## Start Data excerpt

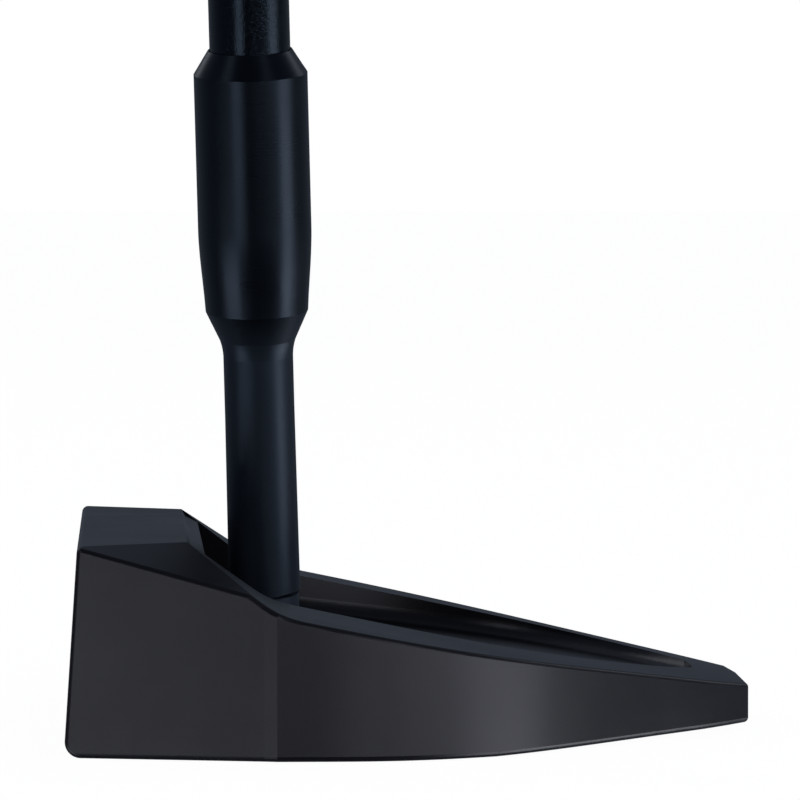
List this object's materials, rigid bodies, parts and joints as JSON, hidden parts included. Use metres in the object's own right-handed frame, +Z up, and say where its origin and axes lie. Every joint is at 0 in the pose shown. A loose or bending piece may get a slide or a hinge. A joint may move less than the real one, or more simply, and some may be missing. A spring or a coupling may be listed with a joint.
{
  "type": "blade putter",
  "caption": "Right-handed golf putter with a wedge-shaped milled head on a flat sole, a turned hosel sleeve, a tapered shaft and a flat-fronted grip.",
  "frame": {"origin": "on the flat sole, in the head's centre plane, 12 mm behind the leading edge", "axes": "+X back from the face to the tail, +Y towards the toe, +Z up from the sole"},
  "size_m": [0.0958, 0.221, 0.8528],
  "materials": {
    "head": "black anodised, fine machining lines",
    "insert": "black anodised, milled grooves",
    "bond": "cured adhesive film",
    "weight": "blackened steel",
    "pad": "thin rubber",
    "screw": "black oxide",
    "post": "blued black steel",
    "sleeve": "satin black anodised, turned",
    "plug": "moulded nylon",
    "shaft": "gloss black paint with a light orange-peel texture",
    "tape": "double-sided paper tape",
    "grip": "matt moulded rubber"
  },
  "bodies": {
    "root": {"head_body": "head", "face_insert": "insert", "insert_bond": "bond", "heel_weight": "weight", "toe_weight": "weight", "rear_weight": "weight", "weight_pads": "pad", "weight_screws": "screw", "hosel_post": "post", "hosel_bolt": "screw", "hosel_washer": "screw", "post_bond": "bond", "hosel_sleeve": "sleeve", "shaft_bond": "bond", "tip_plug": "plug", "shaft": "shaft", "grip_tape": "tape", "grip": "grip", "grip_cap": "grip"}
  },
  "joints": []
}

## End Data excerpt

▶ Problem description:
Extract the complete listing verbatim.

▶ Task result:
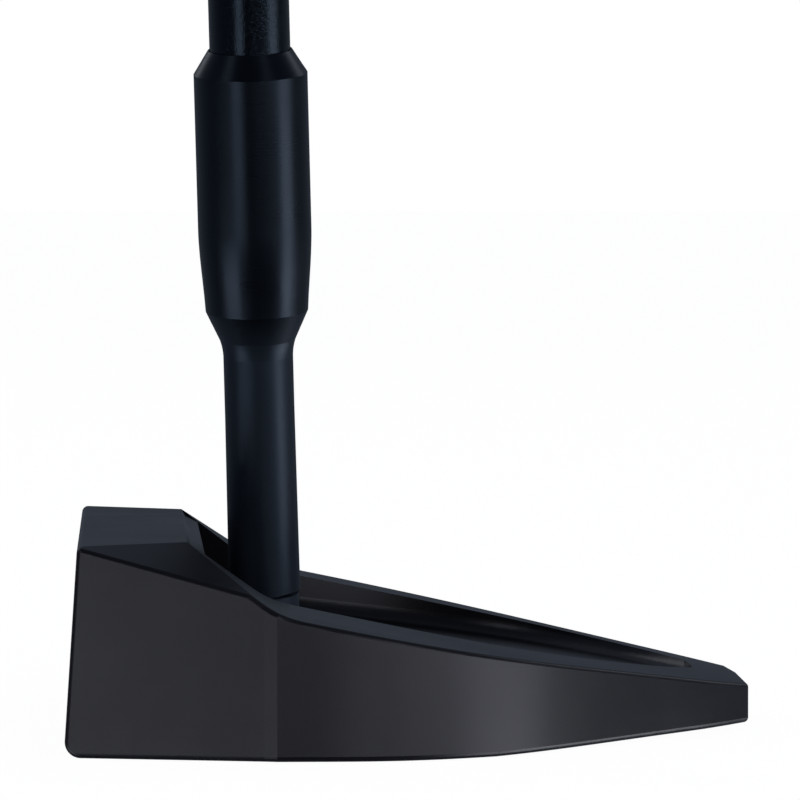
List this object's materials, rigid bodies, parts and joints as JSON, hidden parts included. Use metres in the object's own right-handed frame, +Z up, and say where its origin and axes lie. Every joint is at 0 in the pose shown. A loose or bending piece may get a slide or a hinge. A joint may move less than the real one, or more simply, and some may be missing. A spring or a coupling may be listed with a joint.
{
  "type": "blade putter",
  "caption": "Right-handed golf putter with a wedge-shaped milled head on a flat sole, a turned hosel sleeve, a tapered shaft and a flat-fronted grip.",
  "frame": {"origin": "on the flat sole, in the head's centre plane, 12 mm behind the leading edge", "axes": "+X back from the face to the tail, +Y towards the toe, +Z up from the sole"},
  "size_m": [0.0958, 0.221, 0.8528],
  "materials": {
    "head": "black anodised, fine machining lines",
    "insert": "black anodised, milled grooves",
    "bond": "cured adhesive film",
    "weight": "blackened steel",
    "pad": "thin rubber",
    "screw": "black oxide",
    "post": "blued black steel",
    "sleeve": "satin black anodised, turned",
    "plug": "moulded nylon",
    "shaft": "gloss black paint with a light orange-peel texture",
    "tape": "double-sided paper tape",
    "grip": "matt moulded rubber"
  },
  "bodies": {
    "root": {"head_body": "head", "face_insert": "insert", "insert_bond": "bond", "heel_weight": "weight", "toe_weight": "weight", "rear_weight": "weight", "weight_pads": "pad", "weight_screws": "screw", "hosel_post": "post", "hosel_bolt": "screw", "hosel_washer": "screw", "post_bond": "bond", "hosel_sleeve": "sleeve", "shaft_bond": "bond", "tip_plug": "plug", "shaft": "shaft", "grip_tape": "tape", "grip": "grip", "grip_cap": "grip"}
  },
  "joints": []
}